I had intended on selling the house. It was kind of a love it or list it situation. I came back to Toronto in April and earnestly began renovations with the intent to sell. Just like putting on the best ball gown to attract the best and most affluent suitors. Funny how all the things you want to fix get done before you sell the house for someone else to enjoy. I hired a jamaican named Kirk who was referred by my cleaning lady. Kirk was an affable guy and also a lesson learned. I confess I went with the lowest quote. I recall the infamous constraint triangle. You can have it fast, good, or cheap: pick two.

Kirk was none of the three. Be wary of guys who say, Yaah Mon, I can do dat. He claimed he could plaster, do electrical, install flooring, bathroom tiles. Any question about doing something and his response was a confident yes. It was to good to be true. And in my haste and budget I hired him. I soon discovered that Kirk could do everything badly and nothing well. He was a jack of all trades and master of none. I would replace Jack of all trades with disaster. of trades. As the work progressed he arrived later and left earlier. It soon became apparent that getting this done within 2 months was not going to happen at the pace he was working. I hired two Mexican guys through a friend of mine in the construction business. They were amazing. Things with Kirk went South. Kirk claimed they were stealing his work from him and I wrongly hired other workers on his contract. Things ended in dramatic fashion. He came barging into the house demanding 5k in cash and swing a level at my head while yelling in his beautiful Jamaican dialect that I was a pussy and he would Fuck me up. Guys that have a loud bark usually have no bite. A Jamaican dialect never sounds threatening. It sounds more like a reggae song. So I strode up to this large 6ft4 incompetent idiot and told him to take his best shot. He backed down as expected. Upon leaving he threatened that his boys would return that night and take care of me. I confess I charged all the exterior security cameras. As anticipated, he never showed up. I could have done without this renovation drama. I managed to get most of the work done. I still have to fix much of his lousy work and continue to find evidence of his incompetence.

In the end I decided to hold off selling the house. It is strange being back in the city after life on the boat. An existence between two very different states of mind. A pull between two worlds. The expectations and pressure of conformity of what is success and the fear of following your dreams and heart. The ability to let go is right in front of your face. I guess the house represents financial security, a lifestyle, a land anchor. It is a place where I have lived the longest having been there for 18 years. I wanted a place to call home my whole life. Something that was truly mine and not rented. Until I owned that home I moved from rental to rental, province to province with obviously little stability. No anchor, nothing to establish roots. When I finally bought that home I cannot have been more excited. To me the kitchen was so beautiful that I almost not dared use it. I did not even move in after closing day thinking that this place was not really mine. As though I did not deserve it. I still recall getting so excited to buy plants for the house. Now my perspective is completely changed as is my mindset. There is also the memories of living there with my son. Perhaps reminders which are associated with PTSD. I lost my son to parental alienation and existed in the family court system for over 15 years. Every place I look at in the house provides a memory of that past. Where he slept in his bedroom, the little alcove where he loved playing hide and seek, the back lane where he learned to ride a park, the park down the street where we kicked around a soccer ball and the pool we always swam in. All of these moments are just one teer away. My heart always cries thinking of these times. So maybe letting go of the house will help me emotionally move forward. Live somewhere that is less inclined to trigger such emotional pain.

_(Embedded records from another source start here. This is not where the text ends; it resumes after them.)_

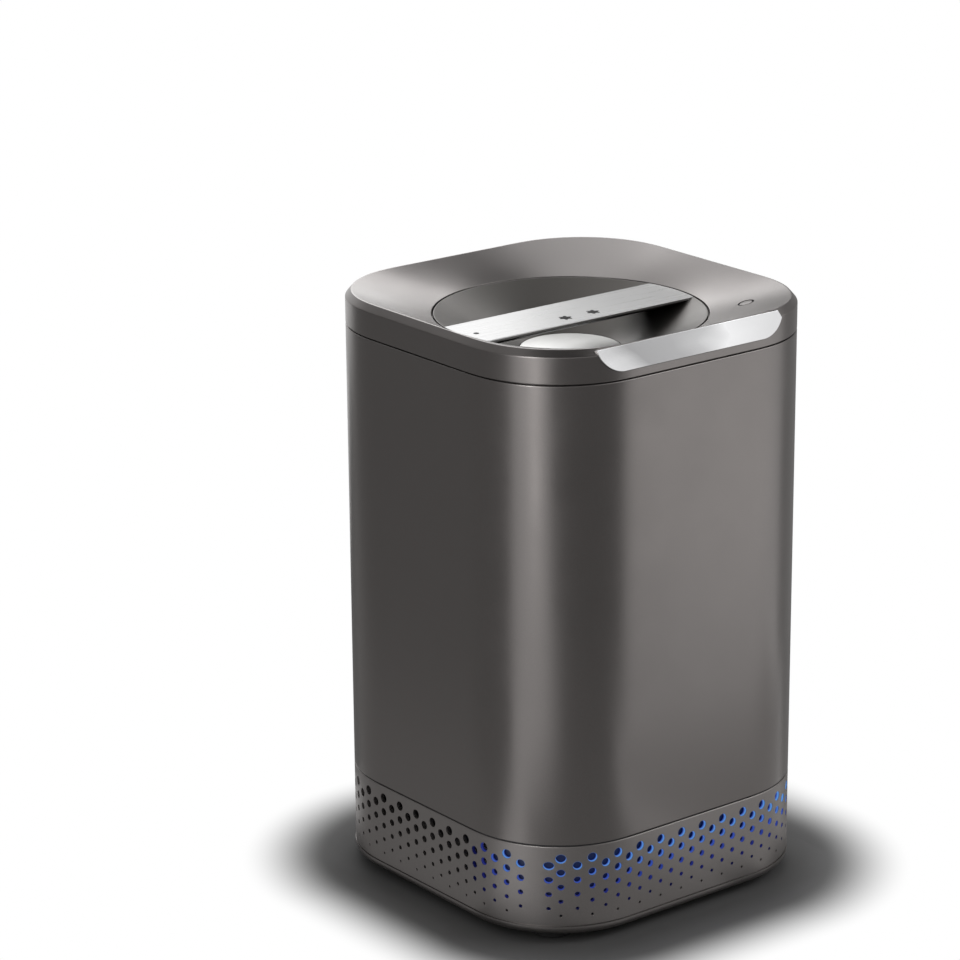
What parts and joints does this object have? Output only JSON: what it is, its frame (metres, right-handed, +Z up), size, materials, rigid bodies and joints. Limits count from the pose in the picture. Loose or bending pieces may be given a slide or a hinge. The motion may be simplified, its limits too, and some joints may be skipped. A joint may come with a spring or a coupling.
{
  "type": "electric food waste composter",
  "caption": "Countertop electric food waste composter: rounded square body on a perforated base, twist-off bowl lid with a bar grip, lift-out bucket, paddle drive and rear filter drawer.",
  "frame": {"origin": "on the floor, under the middle of the body", "axes": "+Z up; -Y is the front, with the polished trim; +Y is the back, with the filter drawer and inlet"},
  "size_m": [0.23, 0.23, 0.365],
  "materials": {
    "painted_body": "taupe metallic satin paint",
    "painted_base": "taupe metallic satin paint, perforated",
    "lid_paint": "taupe metallic satin paint",
    "polished_trim": "polished",
    "brushed_bar": "brushed along its length",
    "pad": "satin",
    "dark_plastic": "fine moulded texture",
    "inner_plastic": "moulded",
    "rubber": "matt",
    "seal_rubber": "matt silicone",
    "stainless": "brushed",
    "bucket_metal": "ceramic-coated",
    "paddle_metal": "cast and blasted",
    "bronze": "sintered",
    "gear_steel": "machined",
    "zinc": "cast",
    "screw_steel": "zinc plated",
    "circuit": "solder-masked board",
    "component": "moulded",
    "led": "clear lens",
    "light_guide": "frosted, lit blue",
    "mica": "mica-wrapped",
    "carbon": "granular",
    "foam": "open-cell foam",
    "magnet": "nickel plated",
    "brass_pin": "plated"
  },
  "bodies": {
    "housing": {"base_pan": "painted_base", "rubber_feet": "rubber", "vent_skirt": "painted_base", "inlet_socket": "dark_plastic", "inlet_pins": "brass_pin", "light_guide": "light_guide", "led_board": "circuit", "leds": "led", "chassis_deck": "inner_plastic", "chassis_screws": "screw_steel", "body_shell": "painted_body", "gearbox_base": "zinc", "gearbox_cover": "zinc", "gearbox_screws": "screw_steel", "shaft_bushes": "bronze", "motor_body": "stainless", "top_collar": "painted_body", "front_trim": "polished_trim", "lid_gasket": "seal_rubber", "exhaust_grille": "dark_plastic", "bucket_well": "stainless", "shaft_seal": "seal_rubber", "heater_band": "mica", "thermostat": "component", "thermal_fuse": "component", "well_screws": "screw_steel", "exhaust_duct": "inner_plastic", "fan_housing": "inner_plastic", "filter_bay": "inner_plastic", "button_switch": "component", "control_board": "circuit", "board_parts": "component", "reed_sensor": "component", "power_board": "circuit", "power_parts": "component"},
    "output_drive": {"output_gear": "gear_steel", "output_shaft": "gear_steel"},
    "counter_wheel": {"counter_gear": "gear_steel"},
    "motor_rotor": {"motor_pinion": "gear_steel"},
    "fan": {"fan_wheel": "dark_plastic"},
    "filter_drawer": {"drawer_tray": "inner_plastic", "drawer_front": "dark_plastic", "carbon_cartridge": "carbon", "foam_pad": "foam"},
    "bucket": {"bucket": "bucket_metal", "bucket_bush": "bronze", "bucket_grips": "stainless", "breakers": "paddle_metal"},
    "paddle": {"paddle_shaft": "gear_steel", "paddle": "paddle_metal", "paddle_nut": "stainless"},
    "lid_inner": {"lid_liner": "inner_plastic", "lid_seal": "seal_rubber"},
    "lid": {"lid_bowl": "lid_paint", "lid_magnet": "magnet", "lid_disc": "pad", "lid_pivot": "stainless", "lid_bridge": "dark_plastic", "lid_bar": "brushed_bar"},
    "power_button": {"power_button": "lid_paint"}
  },
  "joints": [
    {"name": "bucket_lift", "type": "slide", "parent": "housing", "child": "bucket", "axis": [0, 0, 1], "range_m": [0, 0.27]},
    {"name": "lid_lift", "type": "slide", "parent": "bucket", "child": "lid_inner", "axis": [0, 0, 1], "range_m": [0, 0.06]},
    {"name": "lid_turn", "type": "hinge", "parent": "lid_inner", "child": "lid", "pos_m": [0, 0, 0.326], "axis": [0, 0, 1], "range_deg": [0, 25]},
    {"name": "paddle_spin", "type": "hinge", "parent": "bucket", "child": "paddle", "pos_m": [0, 0, 0.12], "axis": [0, 0, 1], "continuous": true},
    {"name": "output_spin", "type": "hinge", "parent": "housing", "child": "output_drive", "pos_m": [0, 0, 0.05], "axis": [0, 0, 1], "continuous": true},
    {"name": "counter_spin", "type": "hinge", "parent": "housing", "child": "counter_wheel", "pos_m": [0.01448, -0.03459, 0.03], "axis": [0, 0, 1], "continuous": true},
    {"name": "motor_spin", "type": "hinge", "parent": "housing", "child": "motor_rotor", "pos_m": [0, -0.062, 0.04], "axis": [0, 0, 1], "continuous": true},
    {"name": "fan_spin", "type": "hinge", "parent": "housing", "child": "fan", "pos_m": [0.07503, 0.07503, 0.08], "axis": [0, 0, 1], "continuous": true},
    {"name": "drawer_slide", "type": "slide", "parent": "housing", "child": "filter_drawer", "axis": [0, 1, 0], "range_m": [0, 0.07]},
    {"name": "button_press", "type": "slide", "parent": "housing", "child": "power_button", "axis": [0, 0, -1], "range_m": [0, 0.0008], "stiffness_N_per_m": 400, "springref_m": -0.0008}
  ],
  "couplings": [
    {"joint": "output_spin", "follows": "paddle_spin", "ratio": 1},
    {"joint": "counter_spin", "follows": "paddle_spin", "ratio": -3},
    {"joint": "motor_spin", "follows": "paddle_spin", "ratio": 10.286}
  ]
}
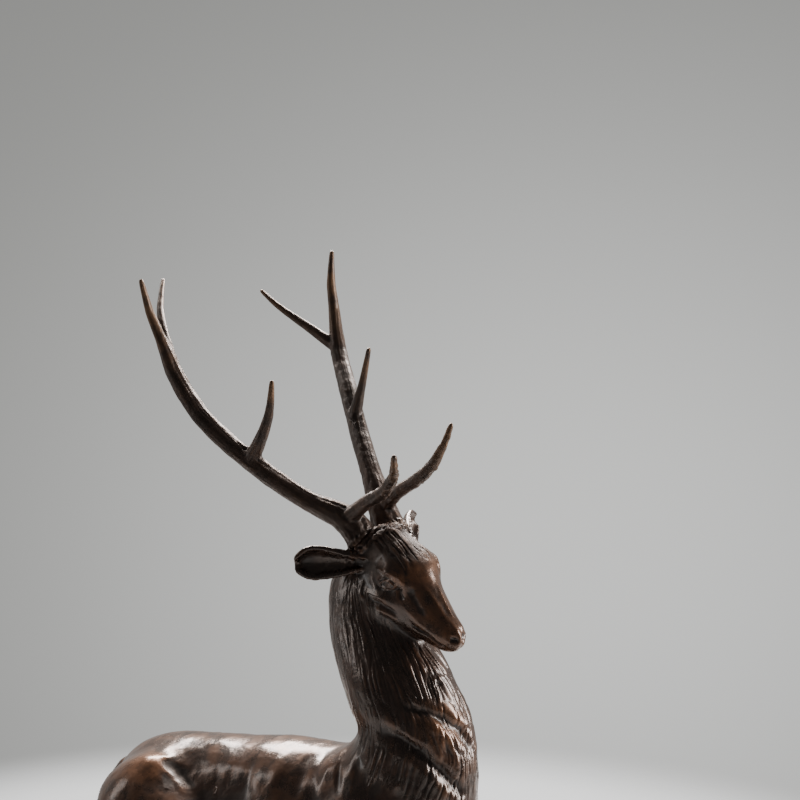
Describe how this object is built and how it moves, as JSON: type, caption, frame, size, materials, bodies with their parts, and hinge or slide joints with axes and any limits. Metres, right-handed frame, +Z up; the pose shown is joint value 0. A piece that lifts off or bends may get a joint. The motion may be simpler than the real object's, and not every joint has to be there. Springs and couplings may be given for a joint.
{
  "type": "recumbent stag sculpture",
  "caption": "Cast bronze stag lying with folded legs on a low oval base, neck raised, head turned, long branched antlers swept back.",
  "frame": {"origin": "middle of the base's flat underside", "axes": "+X along the body from rump to chest, +Y to the stag's left, +Z up"},
  "size_m": [1.0602, 0.5, 1.3805],
  "materials": {
    "bronze": "dark brown patinated bronze, waxed satin, rubbed to a warm brown on the raised forms",
    "antler_bronze": "near-black brown patinated bronze, rubbed to gold brown at the tips",
    "base_bronze": "dark brown patinated bronze, dull satin"
  },
  "bodies": {
    "root": {"stag": "bronze", "right_antler": "antler_bronze", "left_antler": "antler_bronze", "base": "base_bronze"}
  },
  "joints": []
}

If I keep the house then I wish to build a laneway house and make improvements. Which means a loan which means getting on the production hamster wheel. I have to work to make payments. It is not that I do not wish to work. I wish to work at my legacy. My legacy is music and not real estate. I was never comfortable telling people I am a realtor. Easier to speak my truth and say I am a musician. I am blessed that the house has gone up significantly in value over the last 18 years. This equity would free me financially allowing me to purchase a more liveable boat, sail away, create music without the anxiety of worrying about where my next meal is coming from. It would not be a hand to mouth existence. Although I would still be frugal as we are not talking some massive fortune. Just enough to stop talking and start doing. The doing being life on a boat with more living space.

The boat I have now has blessed me in so many ways. It is the gift that keeps on giving. It was a gift from the universe. It has kept me whole through some very dark journeys.